[MATERIAL SUPPLIED]:
--- --- ---

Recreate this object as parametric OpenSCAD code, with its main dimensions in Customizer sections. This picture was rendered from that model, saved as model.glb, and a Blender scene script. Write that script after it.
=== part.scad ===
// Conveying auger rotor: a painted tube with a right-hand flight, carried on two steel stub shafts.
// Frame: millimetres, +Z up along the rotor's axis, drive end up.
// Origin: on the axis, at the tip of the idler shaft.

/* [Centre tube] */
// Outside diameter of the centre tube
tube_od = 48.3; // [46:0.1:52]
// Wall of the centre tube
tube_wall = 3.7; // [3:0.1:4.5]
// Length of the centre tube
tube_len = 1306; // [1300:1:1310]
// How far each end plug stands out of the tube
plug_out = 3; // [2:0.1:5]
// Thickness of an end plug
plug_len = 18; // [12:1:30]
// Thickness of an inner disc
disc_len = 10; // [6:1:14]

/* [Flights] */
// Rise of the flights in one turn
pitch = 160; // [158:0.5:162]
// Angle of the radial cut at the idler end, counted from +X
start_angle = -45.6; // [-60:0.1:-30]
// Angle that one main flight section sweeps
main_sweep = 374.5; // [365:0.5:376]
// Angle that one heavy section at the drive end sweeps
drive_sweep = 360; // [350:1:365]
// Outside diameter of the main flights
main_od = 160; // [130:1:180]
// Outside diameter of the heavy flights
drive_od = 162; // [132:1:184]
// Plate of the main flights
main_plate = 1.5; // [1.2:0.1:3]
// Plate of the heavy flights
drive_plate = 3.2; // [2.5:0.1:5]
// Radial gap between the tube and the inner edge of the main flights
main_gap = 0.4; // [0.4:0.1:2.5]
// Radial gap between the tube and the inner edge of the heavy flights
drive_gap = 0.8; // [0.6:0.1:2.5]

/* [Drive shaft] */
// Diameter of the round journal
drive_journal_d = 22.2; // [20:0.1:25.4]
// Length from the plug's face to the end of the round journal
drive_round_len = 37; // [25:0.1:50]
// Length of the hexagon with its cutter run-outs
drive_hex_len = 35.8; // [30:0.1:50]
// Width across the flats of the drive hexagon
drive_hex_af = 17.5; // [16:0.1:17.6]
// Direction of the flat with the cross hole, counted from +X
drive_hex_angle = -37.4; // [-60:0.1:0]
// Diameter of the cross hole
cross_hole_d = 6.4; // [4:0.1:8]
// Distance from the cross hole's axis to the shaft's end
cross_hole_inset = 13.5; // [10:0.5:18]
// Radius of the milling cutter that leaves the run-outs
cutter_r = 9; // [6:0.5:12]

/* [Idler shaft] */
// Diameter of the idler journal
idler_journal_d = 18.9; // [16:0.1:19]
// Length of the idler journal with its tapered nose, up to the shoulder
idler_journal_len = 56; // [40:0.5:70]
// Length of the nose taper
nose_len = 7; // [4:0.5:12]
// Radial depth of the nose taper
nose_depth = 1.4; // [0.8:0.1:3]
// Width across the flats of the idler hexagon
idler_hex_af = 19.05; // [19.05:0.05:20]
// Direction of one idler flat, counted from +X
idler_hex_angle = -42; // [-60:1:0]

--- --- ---

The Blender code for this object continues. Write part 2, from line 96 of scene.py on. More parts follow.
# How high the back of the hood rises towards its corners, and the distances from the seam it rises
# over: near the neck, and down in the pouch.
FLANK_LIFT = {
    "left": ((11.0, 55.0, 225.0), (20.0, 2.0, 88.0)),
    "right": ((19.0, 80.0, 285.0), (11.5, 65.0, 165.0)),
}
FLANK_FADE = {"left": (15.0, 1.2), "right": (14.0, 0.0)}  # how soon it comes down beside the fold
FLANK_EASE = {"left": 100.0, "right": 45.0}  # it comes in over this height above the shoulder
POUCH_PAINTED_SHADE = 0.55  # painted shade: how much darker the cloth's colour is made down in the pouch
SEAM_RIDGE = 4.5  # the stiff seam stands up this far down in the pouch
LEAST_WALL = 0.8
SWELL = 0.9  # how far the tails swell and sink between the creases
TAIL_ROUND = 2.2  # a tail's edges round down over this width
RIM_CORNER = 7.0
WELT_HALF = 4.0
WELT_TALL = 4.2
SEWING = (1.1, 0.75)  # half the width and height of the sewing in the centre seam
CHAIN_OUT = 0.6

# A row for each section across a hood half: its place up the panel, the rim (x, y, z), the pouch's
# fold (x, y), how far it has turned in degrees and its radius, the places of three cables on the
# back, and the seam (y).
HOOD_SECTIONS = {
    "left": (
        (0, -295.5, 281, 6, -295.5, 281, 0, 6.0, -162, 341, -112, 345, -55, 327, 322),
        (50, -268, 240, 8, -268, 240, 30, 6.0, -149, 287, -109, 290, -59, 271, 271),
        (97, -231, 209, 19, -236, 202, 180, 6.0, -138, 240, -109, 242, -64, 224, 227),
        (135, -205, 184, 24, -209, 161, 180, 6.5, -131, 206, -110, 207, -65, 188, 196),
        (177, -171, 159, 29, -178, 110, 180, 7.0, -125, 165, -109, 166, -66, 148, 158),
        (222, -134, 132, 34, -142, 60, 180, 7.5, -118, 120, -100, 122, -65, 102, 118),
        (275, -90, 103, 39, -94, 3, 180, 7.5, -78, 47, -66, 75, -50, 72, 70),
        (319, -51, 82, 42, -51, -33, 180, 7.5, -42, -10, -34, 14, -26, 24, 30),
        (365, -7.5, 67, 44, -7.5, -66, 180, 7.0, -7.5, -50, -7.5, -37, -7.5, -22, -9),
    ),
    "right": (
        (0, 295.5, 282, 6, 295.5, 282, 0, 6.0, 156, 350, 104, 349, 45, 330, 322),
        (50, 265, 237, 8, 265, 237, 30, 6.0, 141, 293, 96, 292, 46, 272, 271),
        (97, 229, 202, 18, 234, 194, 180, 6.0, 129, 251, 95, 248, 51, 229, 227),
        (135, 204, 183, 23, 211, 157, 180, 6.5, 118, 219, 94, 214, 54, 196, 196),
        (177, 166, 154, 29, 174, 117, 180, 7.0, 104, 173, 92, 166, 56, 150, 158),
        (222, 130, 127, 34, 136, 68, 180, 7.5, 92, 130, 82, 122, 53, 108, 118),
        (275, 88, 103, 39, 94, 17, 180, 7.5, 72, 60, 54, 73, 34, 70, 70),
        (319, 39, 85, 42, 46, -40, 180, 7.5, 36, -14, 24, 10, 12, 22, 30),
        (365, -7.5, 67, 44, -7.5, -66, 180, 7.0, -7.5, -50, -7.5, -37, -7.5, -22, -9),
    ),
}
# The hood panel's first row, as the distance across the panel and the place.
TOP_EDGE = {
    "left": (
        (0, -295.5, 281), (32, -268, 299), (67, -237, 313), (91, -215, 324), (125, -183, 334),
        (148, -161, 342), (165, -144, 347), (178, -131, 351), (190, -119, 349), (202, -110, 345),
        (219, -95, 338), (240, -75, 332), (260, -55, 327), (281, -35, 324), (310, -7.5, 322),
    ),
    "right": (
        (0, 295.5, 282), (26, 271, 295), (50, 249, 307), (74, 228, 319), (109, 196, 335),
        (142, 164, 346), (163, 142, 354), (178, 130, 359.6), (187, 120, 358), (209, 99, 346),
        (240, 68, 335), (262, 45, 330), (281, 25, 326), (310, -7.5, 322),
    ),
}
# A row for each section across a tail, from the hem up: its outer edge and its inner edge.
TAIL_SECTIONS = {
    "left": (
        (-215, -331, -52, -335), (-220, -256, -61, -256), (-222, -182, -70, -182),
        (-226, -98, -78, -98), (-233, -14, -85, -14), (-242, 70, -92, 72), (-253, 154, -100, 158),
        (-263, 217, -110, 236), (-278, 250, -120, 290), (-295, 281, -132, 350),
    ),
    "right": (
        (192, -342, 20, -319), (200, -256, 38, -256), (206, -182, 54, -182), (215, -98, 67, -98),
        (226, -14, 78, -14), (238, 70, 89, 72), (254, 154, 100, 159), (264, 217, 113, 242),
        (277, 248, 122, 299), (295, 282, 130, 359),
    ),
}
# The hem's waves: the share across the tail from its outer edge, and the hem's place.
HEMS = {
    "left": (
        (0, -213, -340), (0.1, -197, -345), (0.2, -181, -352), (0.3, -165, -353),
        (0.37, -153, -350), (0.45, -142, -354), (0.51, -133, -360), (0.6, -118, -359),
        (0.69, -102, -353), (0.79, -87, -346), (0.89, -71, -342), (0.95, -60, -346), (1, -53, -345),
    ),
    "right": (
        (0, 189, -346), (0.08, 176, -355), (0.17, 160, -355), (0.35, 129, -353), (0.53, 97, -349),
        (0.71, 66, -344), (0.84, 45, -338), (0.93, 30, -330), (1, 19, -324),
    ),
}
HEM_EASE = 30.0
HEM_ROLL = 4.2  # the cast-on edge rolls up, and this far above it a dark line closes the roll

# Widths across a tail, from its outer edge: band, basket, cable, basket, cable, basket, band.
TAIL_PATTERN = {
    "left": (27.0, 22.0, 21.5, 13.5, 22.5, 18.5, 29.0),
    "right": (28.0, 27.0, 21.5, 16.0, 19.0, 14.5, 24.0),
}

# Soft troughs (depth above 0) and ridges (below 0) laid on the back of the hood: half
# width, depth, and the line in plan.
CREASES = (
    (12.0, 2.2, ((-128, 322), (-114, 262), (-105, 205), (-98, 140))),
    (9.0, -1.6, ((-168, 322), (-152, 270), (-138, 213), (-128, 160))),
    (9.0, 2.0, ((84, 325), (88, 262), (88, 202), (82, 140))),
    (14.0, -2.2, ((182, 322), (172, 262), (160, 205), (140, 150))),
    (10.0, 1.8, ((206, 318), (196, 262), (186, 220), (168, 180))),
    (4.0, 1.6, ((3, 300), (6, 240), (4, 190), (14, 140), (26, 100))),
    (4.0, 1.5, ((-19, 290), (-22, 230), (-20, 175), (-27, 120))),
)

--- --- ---

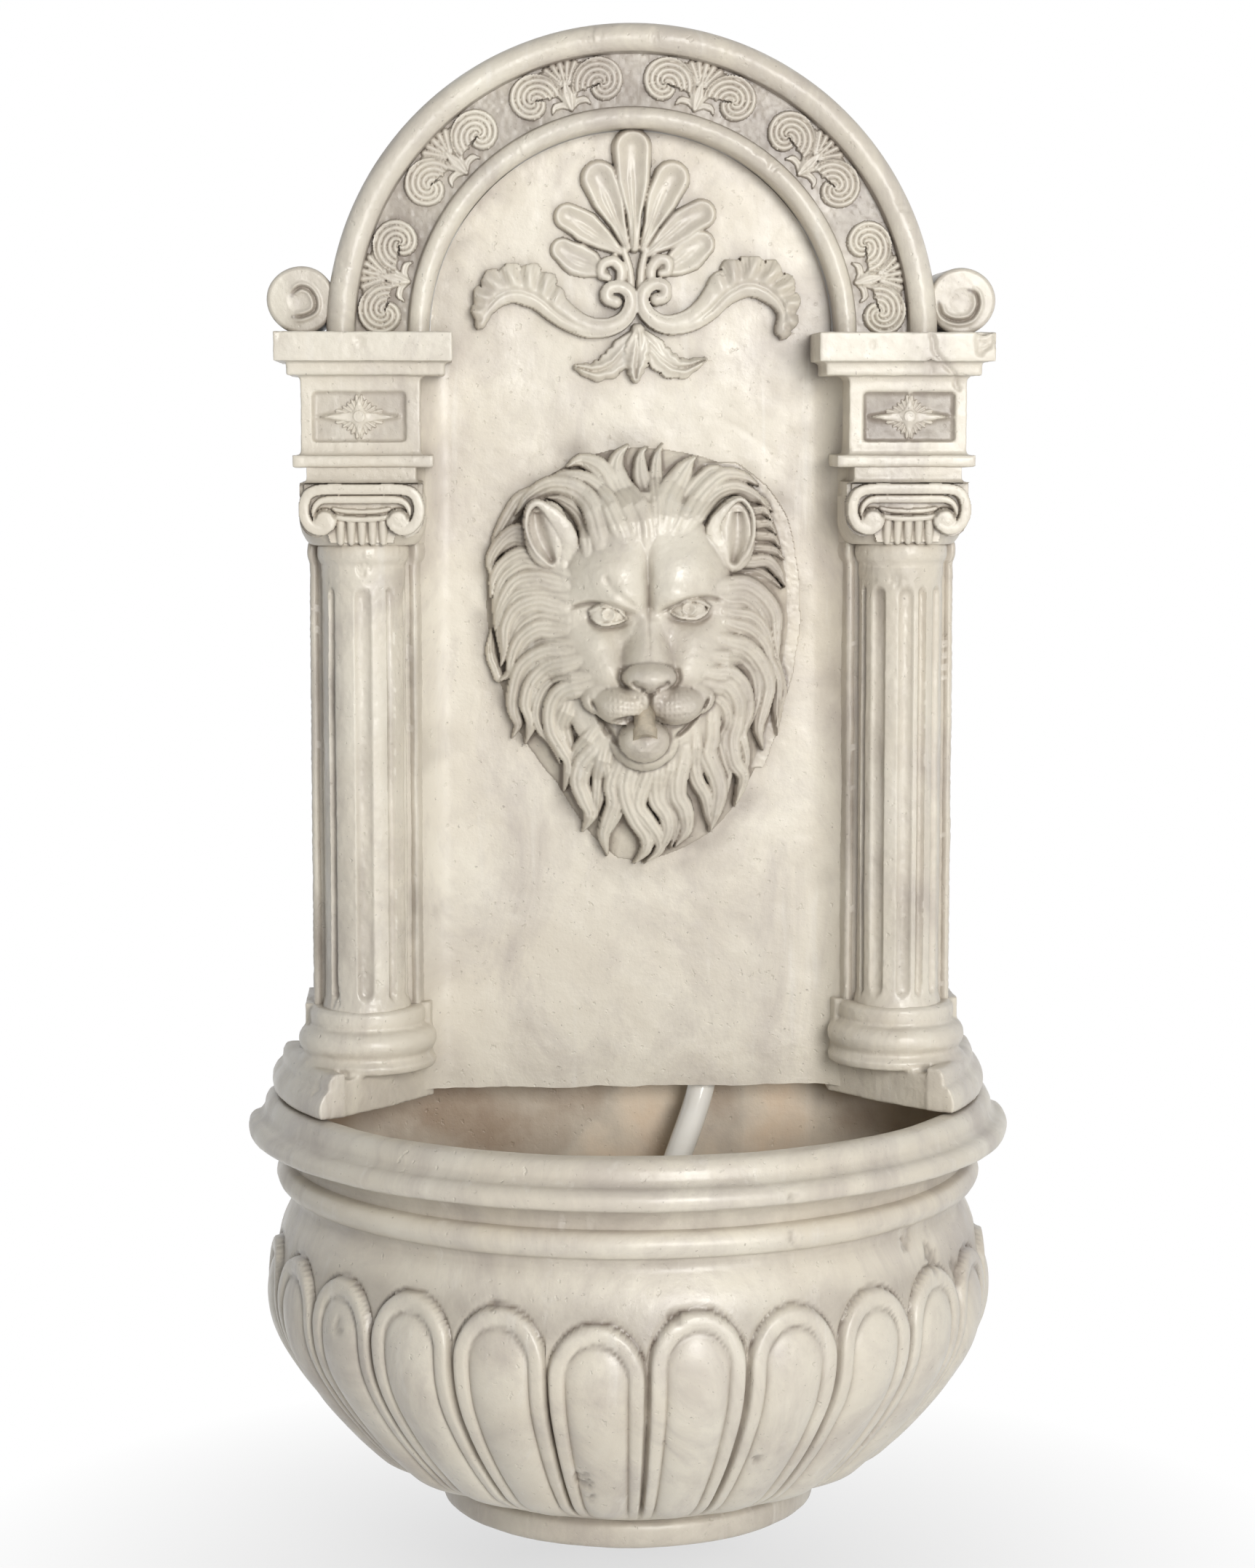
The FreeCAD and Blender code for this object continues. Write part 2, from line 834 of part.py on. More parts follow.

--- --- ---

[STATED PROBLEM]: Check each line of the records for "follow" and copy the ones that contain it.

[FULL OUTPUT]:
The Blender code for this object continues. Write part 2, from line 96 of scene.py on. More parts follow.
The FreeCAD and Blender code for this object continues. Write part 2, from line 834 of part.py on. More parts follow.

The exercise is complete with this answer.